We have chosen to use the least possible processing of the sound which gives acceptable listening and preserves as much as possible of the original material. If you explore the features of the WinAmp player by right-clicking on it when it is active, you will find a Graphic Equalizer which lets you adjust the balance to your taste. Those controls must be set each time you start the disc. If you wish the changes to persist, you may prefer to adjust your playback equipment.
Those using their own browsers will certainly need no assistance. That is fortunate, since it would be difficult to cover all the options of browsers and MP3 plugins and helpers. If you are running the I_VIEW browser on the disc, you should find all operations familiar. Simply click on a link to access it. If you have trouble seeing everything in the browser, please ensure that the page is maximized by clicking the icon one to the left and one down from the top-right corner. Unfortunately, the browser does not 'remember' that setting and you will need to click the icon each time you start the program.

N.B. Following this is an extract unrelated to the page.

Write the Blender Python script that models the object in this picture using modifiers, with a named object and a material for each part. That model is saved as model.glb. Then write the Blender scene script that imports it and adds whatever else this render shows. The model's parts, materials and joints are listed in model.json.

One easy way to integrate MP3 playback into a browser on your PC is to visit http://www.audioactive.com and to download and install the helper appropriate for your system. At the time of publication, they offered helpers not only for Win95, Win98 and NT, but also for Windows 3.x and Macintosh; however, the Macintosh player at this time does not handle our files and the Mac instructions should be followed instead.
The WinAmp player here is not the current version but a freeware release quite sufficient for our needs. We thank the developers at Nullsoft for permission to include this excellent program. WinAmp has been preset to the values needed for operation - which is fortunate, since those values cannot be recorded to the CD-ROM and therefore will return to the presets whenever the disc is first accessed.